The most engaging and detailed response to ‘Kathika’ statement came from Buddika Bandara and Prabha Manuratne (B&P) of who raised several key issues to discuss which we devote the rest of the article.

Sinhala nationalism and liberalism: oppositional discourses

B&P argued that the Presidential election campaigns of both the main camps were based on the rhetoric of victory in the war and that both the camps had a mix of nationalists and liberals among their leading politicians, thus making the “opposition drawn [by ‘Kathika’ ] between nationalism and liberalism, less clear.”
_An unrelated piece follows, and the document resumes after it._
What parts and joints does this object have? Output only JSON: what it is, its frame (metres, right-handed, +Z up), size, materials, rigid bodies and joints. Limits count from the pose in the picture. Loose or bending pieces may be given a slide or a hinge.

Our position was that the two main contending camps at the Presidential election represented for the public who rallied among them, the discourses of nationalism and liberalism which the hard core followers of each camp would take to be oppositional. The election campaigns of these two camps began by focusing, one, on development, and the other, on liberal democratic values, good governance etc. Even the election manifestoes of the two camps did not refer to the victory in the war as the main plank of the campaign. The war rhetoric surfaced only in the last stages of the campaign when the Tamil National Alliance joined the opposition camp.

We would agree with B&P’s assertion that in selecting the former army commander as their candidate by the opposition, the role he played in the military victory against the LTTE would have been crucial as it is only a person with such ‘nationalist credentials’ who could have mounted a serious challenge to the then incumbent President who was the commander-in-chief of the armed forces in the war against the LTTE. However, this in itself did not push the election campaign to become riveted on nationalism from its onset but only later as we discussed above. In fact, by selecting the army commander, the opposition believed that they had displaced the nationalist rhetoric from the campaign, which in fact was the case, until the TNA joined them.
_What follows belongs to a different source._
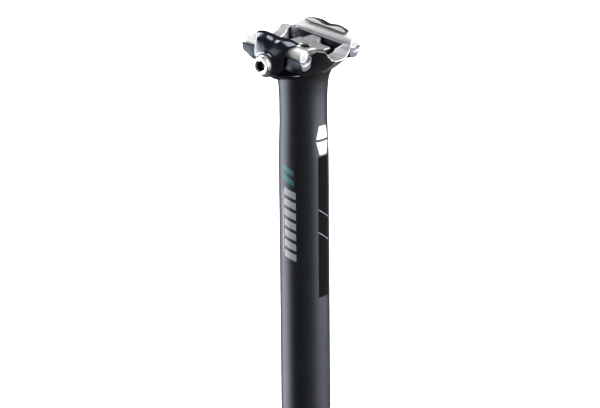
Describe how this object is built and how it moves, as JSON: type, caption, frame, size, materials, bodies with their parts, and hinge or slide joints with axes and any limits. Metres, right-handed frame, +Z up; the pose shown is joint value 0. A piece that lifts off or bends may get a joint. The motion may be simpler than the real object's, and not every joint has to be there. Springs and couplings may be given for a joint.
{
  "type": "bicycle seatpost with tilting saddle clamp",
  "caption": "Round post with a cup-shaped head, a tilting cradle and two side jaws that one cross bolt closes on the saddle rails.",
  "frame": {"origin": "on the axis of the post, at the centre of its lower end", "axes": "+Z up along the post, -Y towards the saddle's nose, -X towards the head of the clamp bolt (the rider's right)"},
  "size_m": [0.0667, 0.0498, 0.3587],
  "materials": {
    "carbon": "matte clear coat over black carbon composite",
    "head_black": "forged, black textured anodising, silver machined edges",
    "cradle_silver": "blasted silver",
    "rail_clamp_grey": "satin blue-grey anodising",
    "outer_clamp_black": "polished black anodising",
    "rod_silver": "drawn and tumbled, pale silver",
    "bolt_steel": "bright plated",
    "washer_steel": "turned",
    "nut_steel": "turned"
  },
  "bodies": {
    "post": {"carbon_shaft": "carbon", "forged_head": "head_black"},
    "cradle": {"rail_cradle": "cradle_silver", "right_lower_rail_clamp": "rail_clamp_grey", "left_lower_rail_clamp": "rail_clamp_grey"},
    "right_jaw": {"right_outer_clamp": "outer_clamp_black", "bolt_washer": "washer_steel"},
    "left_jaw": {"left_outer_clamp": "outer_clamp_black", "barrel_nut": "nut_steel"},
    "bolt": {"clamp_bolt": "bolt_steel"},
    "right_rod": {"right_shipping_rod": "rod_silver"},
    "left_rod": {"left_shipping_rod": "rod_silver"}
  },
  "joints": [
    {"name": "head_tilt", "type": "hinge", "parent": "post", "child": "cradle", "pos_m": [0, 0.0006, 0.35], "axis": [1, 0, 0], "range_deg": [-15, 15]},
    {"name": "right_jaw_slide", "type": "slide", "parent": "cradle", "child": "right_jaw", "axis": [-1, 0, 0], "range_m": [0, 0.002]},
    {"name": "left_jaw_slide", "type": "slide", "parent": "cradle", "child": "left_jaw", "axis": [1, 0, 0], "range_m": [0, 0.002]},
    {"name": "bolt_turn", "type": "hinge", "parent": "right_jaw", "child": "bolt", "pos_m": [-0.033, 0.00189, 0.3416], "axis": [-1, 0, 0], "range_deg": [0, 1440]},
    {"name": "right_rod_slide", "type": "slide", "parent": "cradle", "child": "right_rod", "axis": [0, -0.9884, -0.1521], "range_m": [-0.015, 0.015]},
    {"name": "left_rod_slide", "type": "slide", "parent": "cradle", "child": "left_rod", "axis": [0, -0.9884, -0.1521], "range_m": [-0.015, 0.015]}
  ],
  "couplings": [
    {"joint": "left_jaw_slide", "follows": "right_jaw_slide", "ratio": 1},
    {"joint": "bolt_turn", "follows": "right_jaw_slide", "rad_per_m": 12566}
  ]
}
In our view, that both the main camps of the election may have had politicians of liberal and nationalist orientations did not affect the main thrusts of the two campaigns due to the reasons stated above.

We do not believe that nationalism and liberalism are always mutually exclusive and that they do not and cannot coexist in reality. Our analysis was not focussed on individuals but discourses around which the public were rallying. We only posited nationalism and liberalism as discourses, in so far as they are perceived by their respective strong followers as antithetical to each other. Strong Liberals abhor nationalism as suppressing democracy and freedom of the individual and thereby plurality in society, while strong nationalists consider democracy, freedom of the individual and plurality as secondary in importance to the sovereignty and integrity of the unitary state. That those who have been in power would combine elements of both nationalism and liberalism in their governments, regimes and ranks do not negate the polarised perceptions of those who believe in the two discourses.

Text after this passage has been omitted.